* [WRITTEN EXERCISE] Restate word for word the lines from the one containing "obj.matrix_parent_inverse = Matrix.Identity(4)" through the end of the listing below, with both ends included.

* [MATERIAL PROVIDED]
+++

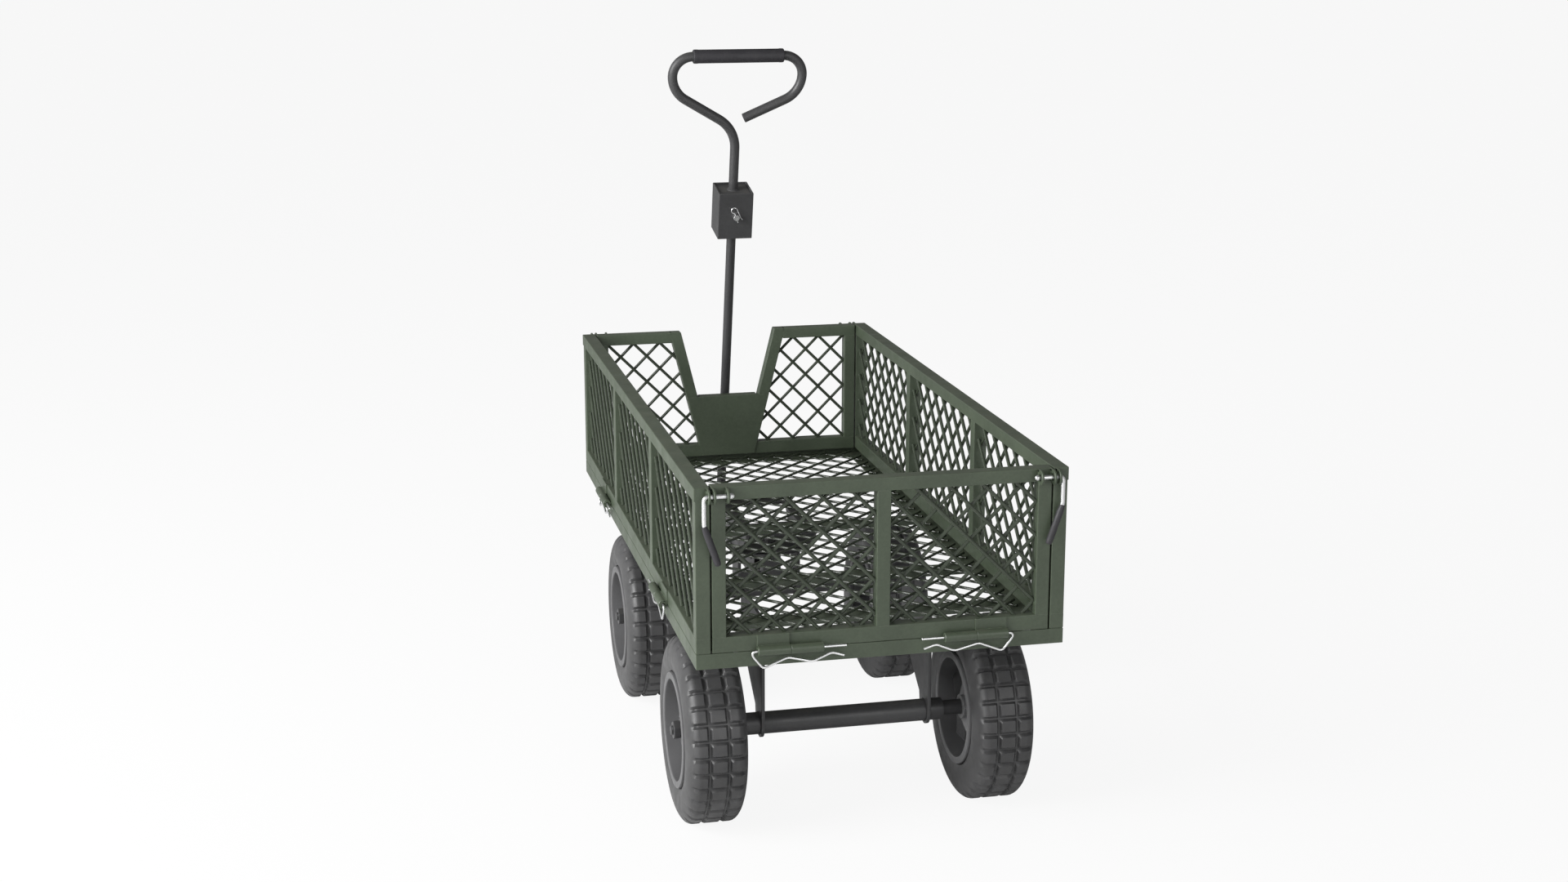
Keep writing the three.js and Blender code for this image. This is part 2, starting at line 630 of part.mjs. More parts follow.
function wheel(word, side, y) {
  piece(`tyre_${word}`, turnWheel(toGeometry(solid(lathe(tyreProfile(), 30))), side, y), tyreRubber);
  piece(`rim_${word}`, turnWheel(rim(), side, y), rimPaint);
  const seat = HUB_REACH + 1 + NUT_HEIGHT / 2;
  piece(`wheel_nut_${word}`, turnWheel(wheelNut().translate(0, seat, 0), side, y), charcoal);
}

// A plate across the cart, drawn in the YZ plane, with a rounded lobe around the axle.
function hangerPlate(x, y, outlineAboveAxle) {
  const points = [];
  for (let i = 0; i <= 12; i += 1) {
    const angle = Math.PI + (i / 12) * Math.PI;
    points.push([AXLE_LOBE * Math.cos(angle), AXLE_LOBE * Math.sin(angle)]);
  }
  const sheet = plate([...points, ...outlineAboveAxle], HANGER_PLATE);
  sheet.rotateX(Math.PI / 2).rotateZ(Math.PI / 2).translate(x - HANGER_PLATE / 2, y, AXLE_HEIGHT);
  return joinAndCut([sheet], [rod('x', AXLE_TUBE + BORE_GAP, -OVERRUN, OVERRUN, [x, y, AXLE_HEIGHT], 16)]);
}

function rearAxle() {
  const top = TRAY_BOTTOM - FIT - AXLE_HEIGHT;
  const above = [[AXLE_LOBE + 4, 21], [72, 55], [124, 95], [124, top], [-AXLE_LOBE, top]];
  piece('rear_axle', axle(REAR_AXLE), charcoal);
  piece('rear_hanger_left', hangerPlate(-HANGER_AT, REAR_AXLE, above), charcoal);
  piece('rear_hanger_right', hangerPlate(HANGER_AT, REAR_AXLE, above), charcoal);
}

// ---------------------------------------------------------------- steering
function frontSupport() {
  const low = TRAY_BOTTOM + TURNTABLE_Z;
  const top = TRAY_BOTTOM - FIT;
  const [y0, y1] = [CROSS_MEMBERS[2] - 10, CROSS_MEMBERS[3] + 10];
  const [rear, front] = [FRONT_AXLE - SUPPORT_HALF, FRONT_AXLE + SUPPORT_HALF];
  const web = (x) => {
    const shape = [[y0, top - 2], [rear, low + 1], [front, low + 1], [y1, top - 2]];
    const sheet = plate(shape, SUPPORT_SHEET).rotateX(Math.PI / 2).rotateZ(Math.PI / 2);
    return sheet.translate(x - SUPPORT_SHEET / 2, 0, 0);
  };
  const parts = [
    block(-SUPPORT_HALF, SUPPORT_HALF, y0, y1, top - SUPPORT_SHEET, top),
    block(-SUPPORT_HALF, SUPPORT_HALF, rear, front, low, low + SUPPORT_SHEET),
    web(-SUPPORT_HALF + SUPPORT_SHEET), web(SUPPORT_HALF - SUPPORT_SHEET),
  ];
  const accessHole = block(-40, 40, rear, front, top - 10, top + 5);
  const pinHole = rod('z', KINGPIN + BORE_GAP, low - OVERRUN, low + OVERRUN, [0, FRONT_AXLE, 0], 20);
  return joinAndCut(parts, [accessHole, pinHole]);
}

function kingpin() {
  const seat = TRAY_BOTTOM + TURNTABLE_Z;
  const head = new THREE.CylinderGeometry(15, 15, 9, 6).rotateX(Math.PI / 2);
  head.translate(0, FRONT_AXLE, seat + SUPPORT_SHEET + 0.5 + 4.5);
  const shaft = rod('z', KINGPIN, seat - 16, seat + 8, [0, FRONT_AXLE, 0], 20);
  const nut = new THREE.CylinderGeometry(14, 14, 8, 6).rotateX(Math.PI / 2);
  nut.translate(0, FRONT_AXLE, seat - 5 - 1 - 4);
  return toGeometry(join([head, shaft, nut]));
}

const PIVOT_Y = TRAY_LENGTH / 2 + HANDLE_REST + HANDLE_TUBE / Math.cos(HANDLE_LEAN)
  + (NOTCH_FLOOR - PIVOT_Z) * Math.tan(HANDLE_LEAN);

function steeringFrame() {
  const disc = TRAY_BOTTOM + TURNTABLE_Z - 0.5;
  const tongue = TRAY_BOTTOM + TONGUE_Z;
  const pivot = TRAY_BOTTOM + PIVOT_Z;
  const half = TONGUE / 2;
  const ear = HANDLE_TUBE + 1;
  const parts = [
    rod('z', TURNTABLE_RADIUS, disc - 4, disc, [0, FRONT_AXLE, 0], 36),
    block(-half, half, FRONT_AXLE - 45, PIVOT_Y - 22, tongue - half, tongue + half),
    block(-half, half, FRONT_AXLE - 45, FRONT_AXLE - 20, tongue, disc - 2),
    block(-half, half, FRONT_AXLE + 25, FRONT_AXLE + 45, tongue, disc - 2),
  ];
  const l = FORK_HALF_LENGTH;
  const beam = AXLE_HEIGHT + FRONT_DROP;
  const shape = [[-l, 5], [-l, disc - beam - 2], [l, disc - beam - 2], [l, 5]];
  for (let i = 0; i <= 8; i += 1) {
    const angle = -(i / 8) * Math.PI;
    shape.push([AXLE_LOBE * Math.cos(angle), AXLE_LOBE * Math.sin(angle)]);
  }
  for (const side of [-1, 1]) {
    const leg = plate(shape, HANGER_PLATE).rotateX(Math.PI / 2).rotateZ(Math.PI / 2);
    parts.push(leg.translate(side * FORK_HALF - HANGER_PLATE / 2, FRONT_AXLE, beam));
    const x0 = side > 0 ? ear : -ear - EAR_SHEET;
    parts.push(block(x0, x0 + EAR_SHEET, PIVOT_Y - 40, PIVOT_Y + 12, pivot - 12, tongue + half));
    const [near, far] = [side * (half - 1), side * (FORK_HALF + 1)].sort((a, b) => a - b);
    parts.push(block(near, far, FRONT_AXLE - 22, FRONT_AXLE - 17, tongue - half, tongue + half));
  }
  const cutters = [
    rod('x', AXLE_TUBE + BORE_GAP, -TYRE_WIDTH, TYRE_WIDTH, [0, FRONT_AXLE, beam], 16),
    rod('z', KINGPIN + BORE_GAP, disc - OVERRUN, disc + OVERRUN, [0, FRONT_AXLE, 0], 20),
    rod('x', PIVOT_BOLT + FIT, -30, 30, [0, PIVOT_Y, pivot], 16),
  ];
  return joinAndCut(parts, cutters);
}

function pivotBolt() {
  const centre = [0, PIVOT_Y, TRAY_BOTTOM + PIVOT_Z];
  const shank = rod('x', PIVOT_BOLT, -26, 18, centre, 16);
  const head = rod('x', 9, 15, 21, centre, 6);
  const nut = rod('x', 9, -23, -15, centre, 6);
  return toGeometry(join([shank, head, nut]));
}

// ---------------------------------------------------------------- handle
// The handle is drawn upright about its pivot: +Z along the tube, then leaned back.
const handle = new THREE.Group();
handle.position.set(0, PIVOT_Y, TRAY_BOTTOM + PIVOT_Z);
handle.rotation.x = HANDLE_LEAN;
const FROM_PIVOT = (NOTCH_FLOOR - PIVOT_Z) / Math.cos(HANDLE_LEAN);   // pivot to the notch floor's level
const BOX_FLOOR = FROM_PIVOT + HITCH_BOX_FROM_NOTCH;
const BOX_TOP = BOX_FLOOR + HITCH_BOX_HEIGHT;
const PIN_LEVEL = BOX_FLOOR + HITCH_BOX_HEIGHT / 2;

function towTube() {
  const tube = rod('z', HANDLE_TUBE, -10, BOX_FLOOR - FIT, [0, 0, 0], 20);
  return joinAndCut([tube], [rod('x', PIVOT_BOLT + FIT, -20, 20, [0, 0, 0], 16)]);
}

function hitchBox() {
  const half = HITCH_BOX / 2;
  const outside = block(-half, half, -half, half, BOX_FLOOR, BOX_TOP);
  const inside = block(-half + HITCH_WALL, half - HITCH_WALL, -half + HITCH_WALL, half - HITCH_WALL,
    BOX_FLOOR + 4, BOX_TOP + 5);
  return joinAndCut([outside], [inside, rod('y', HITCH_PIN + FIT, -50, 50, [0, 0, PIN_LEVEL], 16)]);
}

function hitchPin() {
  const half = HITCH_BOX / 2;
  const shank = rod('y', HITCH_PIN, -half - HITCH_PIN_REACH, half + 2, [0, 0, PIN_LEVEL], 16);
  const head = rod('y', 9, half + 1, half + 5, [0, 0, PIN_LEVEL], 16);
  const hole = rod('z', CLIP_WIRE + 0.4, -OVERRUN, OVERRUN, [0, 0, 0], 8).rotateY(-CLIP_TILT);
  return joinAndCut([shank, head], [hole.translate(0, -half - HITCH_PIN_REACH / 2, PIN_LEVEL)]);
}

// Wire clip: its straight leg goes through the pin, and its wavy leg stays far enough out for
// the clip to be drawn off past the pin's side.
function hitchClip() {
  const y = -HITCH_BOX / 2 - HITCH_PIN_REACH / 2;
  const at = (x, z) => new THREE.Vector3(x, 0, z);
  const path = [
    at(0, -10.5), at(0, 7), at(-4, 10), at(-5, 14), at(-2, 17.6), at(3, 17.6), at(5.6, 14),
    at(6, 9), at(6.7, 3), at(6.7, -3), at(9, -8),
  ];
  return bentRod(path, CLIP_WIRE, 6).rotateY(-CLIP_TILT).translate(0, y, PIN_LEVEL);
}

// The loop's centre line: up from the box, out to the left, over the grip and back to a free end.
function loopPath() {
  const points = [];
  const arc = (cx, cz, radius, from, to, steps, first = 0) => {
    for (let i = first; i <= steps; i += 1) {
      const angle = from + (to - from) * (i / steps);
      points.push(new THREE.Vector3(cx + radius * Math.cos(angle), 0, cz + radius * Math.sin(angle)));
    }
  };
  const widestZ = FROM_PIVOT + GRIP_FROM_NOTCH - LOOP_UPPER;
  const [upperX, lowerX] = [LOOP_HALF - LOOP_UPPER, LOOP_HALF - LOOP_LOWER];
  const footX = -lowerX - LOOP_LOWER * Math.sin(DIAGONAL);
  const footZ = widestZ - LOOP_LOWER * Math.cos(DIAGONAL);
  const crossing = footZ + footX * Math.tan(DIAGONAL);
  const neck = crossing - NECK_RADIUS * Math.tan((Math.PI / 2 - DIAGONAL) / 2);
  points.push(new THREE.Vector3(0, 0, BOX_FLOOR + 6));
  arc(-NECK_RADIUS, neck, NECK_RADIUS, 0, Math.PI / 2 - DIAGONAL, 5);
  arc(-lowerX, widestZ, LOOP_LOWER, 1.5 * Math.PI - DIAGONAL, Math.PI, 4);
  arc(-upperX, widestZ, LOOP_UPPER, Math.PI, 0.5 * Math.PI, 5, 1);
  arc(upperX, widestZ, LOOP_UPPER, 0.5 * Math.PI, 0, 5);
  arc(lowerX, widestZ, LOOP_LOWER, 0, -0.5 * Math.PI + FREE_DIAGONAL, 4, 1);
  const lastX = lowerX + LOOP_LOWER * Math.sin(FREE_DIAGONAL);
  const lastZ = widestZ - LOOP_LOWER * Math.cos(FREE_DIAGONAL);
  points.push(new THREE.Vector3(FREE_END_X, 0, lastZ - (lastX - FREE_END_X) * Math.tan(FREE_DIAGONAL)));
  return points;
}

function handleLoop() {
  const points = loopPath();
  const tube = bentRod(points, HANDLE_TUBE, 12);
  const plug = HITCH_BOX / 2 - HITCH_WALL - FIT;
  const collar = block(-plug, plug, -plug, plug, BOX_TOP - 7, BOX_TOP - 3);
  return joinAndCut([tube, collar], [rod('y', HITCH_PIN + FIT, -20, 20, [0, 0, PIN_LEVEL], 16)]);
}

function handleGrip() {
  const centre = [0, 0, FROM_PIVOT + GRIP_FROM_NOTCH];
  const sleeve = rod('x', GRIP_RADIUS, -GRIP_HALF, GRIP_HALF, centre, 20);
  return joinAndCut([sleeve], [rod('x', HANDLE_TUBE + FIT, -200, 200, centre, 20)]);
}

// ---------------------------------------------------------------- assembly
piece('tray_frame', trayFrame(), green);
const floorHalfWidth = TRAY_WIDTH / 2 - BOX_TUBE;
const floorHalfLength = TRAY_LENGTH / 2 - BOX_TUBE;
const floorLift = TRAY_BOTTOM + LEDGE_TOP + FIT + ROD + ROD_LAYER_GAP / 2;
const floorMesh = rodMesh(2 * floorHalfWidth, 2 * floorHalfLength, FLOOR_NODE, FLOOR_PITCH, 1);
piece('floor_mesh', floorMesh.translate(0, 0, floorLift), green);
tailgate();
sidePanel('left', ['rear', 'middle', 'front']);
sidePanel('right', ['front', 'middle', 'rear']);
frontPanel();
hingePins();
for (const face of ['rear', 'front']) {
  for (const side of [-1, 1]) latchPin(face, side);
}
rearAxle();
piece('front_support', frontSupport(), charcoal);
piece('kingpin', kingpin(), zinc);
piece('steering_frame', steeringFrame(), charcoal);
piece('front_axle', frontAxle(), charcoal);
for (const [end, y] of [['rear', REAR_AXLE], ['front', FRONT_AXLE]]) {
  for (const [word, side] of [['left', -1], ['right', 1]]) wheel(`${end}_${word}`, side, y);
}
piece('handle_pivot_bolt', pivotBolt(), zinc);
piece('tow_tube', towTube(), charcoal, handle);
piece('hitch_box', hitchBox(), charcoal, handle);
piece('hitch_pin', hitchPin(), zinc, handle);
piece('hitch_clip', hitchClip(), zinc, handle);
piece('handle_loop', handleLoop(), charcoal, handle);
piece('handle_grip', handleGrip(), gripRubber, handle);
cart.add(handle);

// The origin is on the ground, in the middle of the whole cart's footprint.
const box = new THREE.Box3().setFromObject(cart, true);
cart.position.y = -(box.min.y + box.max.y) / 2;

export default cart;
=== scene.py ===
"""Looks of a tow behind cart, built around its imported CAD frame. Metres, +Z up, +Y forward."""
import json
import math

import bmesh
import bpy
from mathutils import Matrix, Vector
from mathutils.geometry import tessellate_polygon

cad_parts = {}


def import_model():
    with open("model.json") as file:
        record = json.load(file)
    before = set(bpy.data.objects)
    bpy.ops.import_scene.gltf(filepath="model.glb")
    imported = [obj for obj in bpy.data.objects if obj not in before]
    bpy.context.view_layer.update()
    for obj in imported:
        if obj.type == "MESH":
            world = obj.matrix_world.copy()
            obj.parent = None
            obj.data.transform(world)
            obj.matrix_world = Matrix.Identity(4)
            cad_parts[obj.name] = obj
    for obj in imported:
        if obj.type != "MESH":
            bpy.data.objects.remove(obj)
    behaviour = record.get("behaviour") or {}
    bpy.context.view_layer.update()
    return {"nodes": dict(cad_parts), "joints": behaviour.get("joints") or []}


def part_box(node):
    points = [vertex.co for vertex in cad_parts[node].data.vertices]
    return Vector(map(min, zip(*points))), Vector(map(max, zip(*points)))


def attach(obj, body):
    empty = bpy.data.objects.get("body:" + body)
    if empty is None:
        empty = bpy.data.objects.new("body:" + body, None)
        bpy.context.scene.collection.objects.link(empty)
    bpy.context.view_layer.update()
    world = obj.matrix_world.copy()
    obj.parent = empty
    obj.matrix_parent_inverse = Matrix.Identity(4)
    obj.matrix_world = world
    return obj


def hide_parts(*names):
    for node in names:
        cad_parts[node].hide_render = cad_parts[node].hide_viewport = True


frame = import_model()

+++

* [EXERCISE RESULT]
    obj.matrix_parent_inverse = Matrix.Identity(4)
    obj.matrix_world = world
    return obj


def hide_parts(*names):
    for node in names:
        cad_parts[node].hide_render = cad_parts[node].hide_viewport = True


frame = import_model()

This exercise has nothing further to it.